Your objective: All lines from the one with "199 of scene.py. More parts follow." through the one with "socket of a", and only those, are to be reproduced exactly, both ends included.

Data shown:
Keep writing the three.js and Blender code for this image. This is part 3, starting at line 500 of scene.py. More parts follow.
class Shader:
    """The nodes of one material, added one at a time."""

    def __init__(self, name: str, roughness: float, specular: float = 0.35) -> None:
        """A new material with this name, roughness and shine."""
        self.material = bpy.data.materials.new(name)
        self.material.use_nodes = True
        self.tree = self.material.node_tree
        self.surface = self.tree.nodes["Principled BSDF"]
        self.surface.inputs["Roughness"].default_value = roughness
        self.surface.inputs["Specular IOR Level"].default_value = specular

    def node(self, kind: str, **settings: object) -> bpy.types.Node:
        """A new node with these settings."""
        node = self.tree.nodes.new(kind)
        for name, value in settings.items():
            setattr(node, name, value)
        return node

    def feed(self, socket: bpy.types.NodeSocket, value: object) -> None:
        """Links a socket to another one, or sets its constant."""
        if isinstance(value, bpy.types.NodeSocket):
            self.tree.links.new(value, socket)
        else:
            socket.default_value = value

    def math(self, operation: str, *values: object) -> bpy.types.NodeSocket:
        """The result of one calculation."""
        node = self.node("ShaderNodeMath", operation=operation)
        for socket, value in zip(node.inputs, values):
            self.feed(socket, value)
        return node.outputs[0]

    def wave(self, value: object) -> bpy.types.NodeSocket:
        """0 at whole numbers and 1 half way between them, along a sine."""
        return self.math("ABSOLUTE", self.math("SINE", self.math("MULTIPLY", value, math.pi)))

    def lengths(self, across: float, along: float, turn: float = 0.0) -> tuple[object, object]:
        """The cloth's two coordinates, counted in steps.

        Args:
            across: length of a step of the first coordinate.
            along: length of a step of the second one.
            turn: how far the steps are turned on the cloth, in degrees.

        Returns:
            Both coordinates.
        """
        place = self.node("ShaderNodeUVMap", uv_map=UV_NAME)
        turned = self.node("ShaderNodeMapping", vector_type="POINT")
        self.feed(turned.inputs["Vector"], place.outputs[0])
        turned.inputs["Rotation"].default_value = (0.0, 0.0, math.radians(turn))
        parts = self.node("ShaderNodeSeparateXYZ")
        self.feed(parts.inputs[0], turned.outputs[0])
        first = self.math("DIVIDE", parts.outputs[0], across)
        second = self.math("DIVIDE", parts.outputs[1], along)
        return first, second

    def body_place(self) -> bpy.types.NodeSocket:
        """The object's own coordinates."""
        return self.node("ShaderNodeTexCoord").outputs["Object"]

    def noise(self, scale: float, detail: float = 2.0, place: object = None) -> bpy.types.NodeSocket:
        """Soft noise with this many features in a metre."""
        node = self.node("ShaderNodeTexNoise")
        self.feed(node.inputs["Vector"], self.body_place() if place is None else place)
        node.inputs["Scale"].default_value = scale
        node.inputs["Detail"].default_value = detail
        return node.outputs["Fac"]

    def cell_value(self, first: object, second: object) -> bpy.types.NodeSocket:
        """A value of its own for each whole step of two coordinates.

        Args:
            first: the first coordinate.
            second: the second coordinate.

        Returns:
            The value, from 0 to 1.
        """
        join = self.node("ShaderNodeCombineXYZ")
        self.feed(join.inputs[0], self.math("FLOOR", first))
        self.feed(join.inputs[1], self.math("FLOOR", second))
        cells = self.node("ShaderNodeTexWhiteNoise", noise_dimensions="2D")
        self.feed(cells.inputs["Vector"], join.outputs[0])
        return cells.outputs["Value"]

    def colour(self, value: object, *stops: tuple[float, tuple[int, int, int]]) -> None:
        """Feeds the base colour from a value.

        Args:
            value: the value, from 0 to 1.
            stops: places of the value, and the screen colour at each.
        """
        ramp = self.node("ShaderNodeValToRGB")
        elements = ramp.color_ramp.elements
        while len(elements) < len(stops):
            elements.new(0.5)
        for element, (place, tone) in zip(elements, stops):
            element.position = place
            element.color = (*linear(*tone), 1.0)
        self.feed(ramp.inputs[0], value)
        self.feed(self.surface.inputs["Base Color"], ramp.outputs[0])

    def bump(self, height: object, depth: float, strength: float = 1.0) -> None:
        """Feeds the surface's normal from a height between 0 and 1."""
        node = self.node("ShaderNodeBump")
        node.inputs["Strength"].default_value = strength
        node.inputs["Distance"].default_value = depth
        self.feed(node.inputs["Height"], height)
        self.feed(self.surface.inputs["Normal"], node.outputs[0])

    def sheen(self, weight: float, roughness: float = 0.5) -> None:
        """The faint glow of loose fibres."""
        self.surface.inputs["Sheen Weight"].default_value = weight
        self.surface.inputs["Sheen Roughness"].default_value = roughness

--

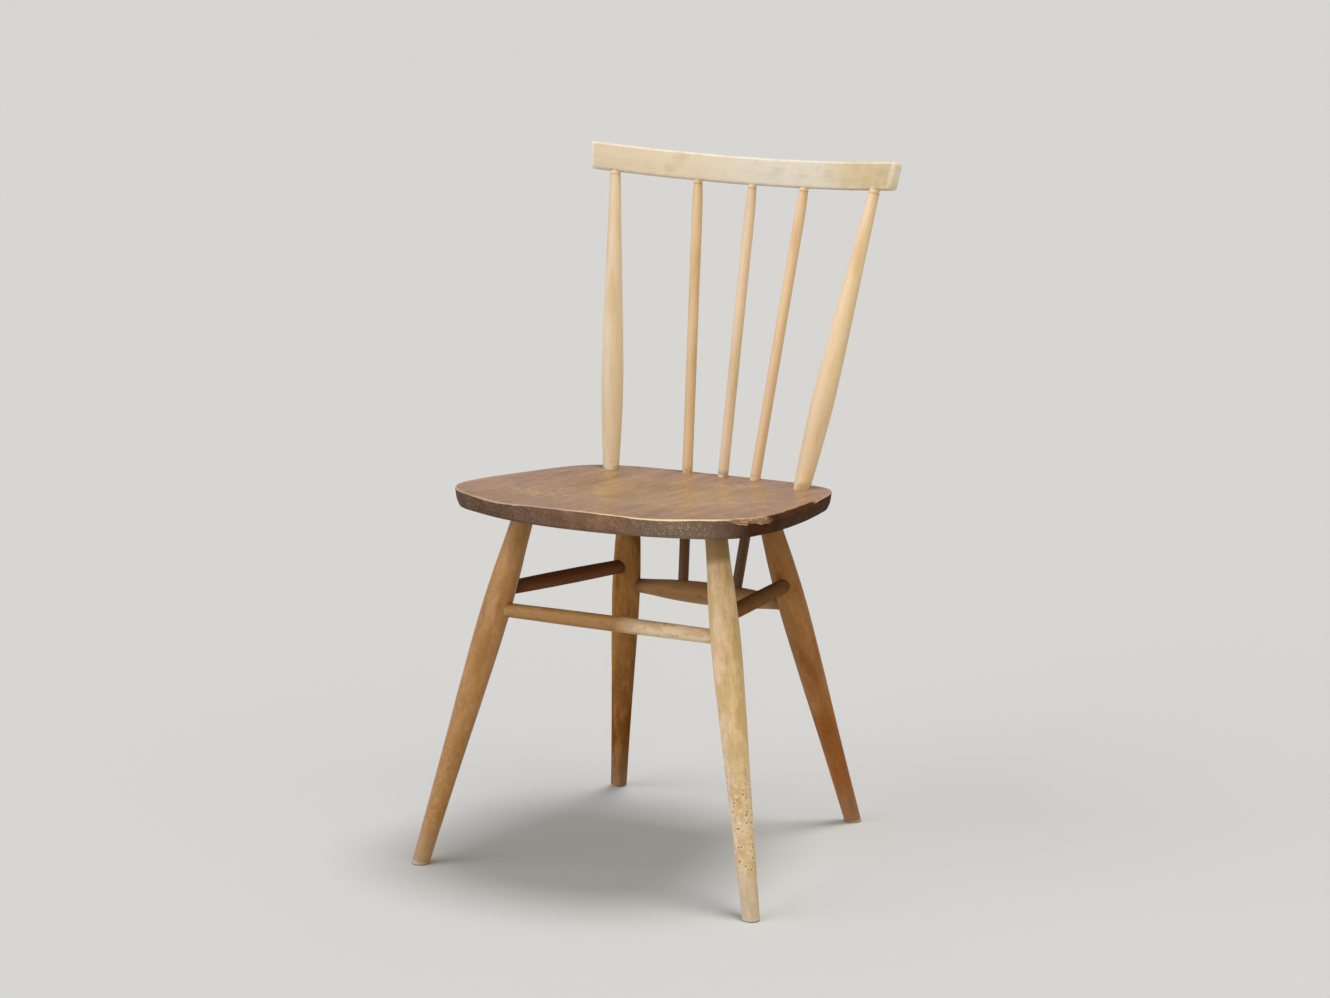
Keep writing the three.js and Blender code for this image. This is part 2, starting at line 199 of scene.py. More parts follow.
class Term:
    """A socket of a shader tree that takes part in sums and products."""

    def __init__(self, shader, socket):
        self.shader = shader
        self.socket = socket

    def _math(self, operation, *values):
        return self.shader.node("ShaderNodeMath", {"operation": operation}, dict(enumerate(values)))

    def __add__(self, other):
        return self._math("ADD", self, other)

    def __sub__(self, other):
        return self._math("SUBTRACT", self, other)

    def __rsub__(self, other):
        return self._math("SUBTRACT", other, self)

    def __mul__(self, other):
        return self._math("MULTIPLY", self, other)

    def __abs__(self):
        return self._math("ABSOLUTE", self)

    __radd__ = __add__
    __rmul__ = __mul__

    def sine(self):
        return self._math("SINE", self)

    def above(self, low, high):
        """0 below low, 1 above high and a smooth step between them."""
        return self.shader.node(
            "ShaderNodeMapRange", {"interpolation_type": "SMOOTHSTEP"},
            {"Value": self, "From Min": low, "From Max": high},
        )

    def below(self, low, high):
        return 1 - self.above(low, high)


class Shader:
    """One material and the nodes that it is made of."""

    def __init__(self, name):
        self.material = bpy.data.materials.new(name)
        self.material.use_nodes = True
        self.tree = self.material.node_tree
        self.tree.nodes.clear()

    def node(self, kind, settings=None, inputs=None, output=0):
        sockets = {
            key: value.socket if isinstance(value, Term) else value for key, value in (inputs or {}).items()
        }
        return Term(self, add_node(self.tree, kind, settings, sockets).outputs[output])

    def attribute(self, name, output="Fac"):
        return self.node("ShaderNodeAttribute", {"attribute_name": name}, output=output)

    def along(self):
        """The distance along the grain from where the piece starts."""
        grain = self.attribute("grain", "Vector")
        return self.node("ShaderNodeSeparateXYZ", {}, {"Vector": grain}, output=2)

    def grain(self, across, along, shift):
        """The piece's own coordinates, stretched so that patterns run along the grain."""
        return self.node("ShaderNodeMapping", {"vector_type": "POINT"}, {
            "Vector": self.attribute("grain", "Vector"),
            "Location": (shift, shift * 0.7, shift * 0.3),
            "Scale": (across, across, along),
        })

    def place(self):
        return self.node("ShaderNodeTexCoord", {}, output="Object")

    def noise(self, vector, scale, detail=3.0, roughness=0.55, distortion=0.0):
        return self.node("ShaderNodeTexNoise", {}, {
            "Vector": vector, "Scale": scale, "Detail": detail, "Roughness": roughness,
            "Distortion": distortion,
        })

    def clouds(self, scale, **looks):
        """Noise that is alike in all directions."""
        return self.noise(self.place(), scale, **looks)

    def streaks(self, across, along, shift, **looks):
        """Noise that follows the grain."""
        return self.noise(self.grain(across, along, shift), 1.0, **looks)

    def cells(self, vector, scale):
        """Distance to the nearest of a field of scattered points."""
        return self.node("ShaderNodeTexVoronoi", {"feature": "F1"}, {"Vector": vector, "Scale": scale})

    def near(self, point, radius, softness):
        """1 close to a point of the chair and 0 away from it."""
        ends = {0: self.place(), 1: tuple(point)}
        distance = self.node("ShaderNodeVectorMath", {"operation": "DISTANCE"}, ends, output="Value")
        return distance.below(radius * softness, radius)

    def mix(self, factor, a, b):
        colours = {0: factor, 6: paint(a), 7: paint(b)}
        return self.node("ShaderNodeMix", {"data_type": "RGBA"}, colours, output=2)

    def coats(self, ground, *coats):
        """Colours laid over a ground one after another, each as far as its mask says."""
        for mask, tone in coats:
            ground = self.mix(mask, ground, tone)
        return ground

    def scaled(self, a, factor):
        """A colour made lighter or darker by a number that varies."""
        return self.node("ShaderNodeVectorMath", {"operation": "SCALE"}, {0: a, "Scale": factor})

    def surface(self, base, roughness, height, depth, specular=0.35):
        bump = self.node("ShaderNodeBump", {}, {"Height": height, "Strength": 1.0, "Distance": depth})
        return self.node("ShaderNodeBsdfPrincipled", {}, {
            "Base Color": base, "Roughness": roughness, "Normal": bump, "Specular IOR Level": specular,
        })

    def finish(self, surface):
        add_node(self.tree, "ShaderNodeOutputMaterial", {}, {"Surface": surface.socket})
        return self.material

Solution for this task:
Keep writing the three.js and Blender code for this image. This is part 2, starting at line 199 of scene.py. More parts follow.
class Term:
    """A socket of a shader tree that takes part in sums and products."""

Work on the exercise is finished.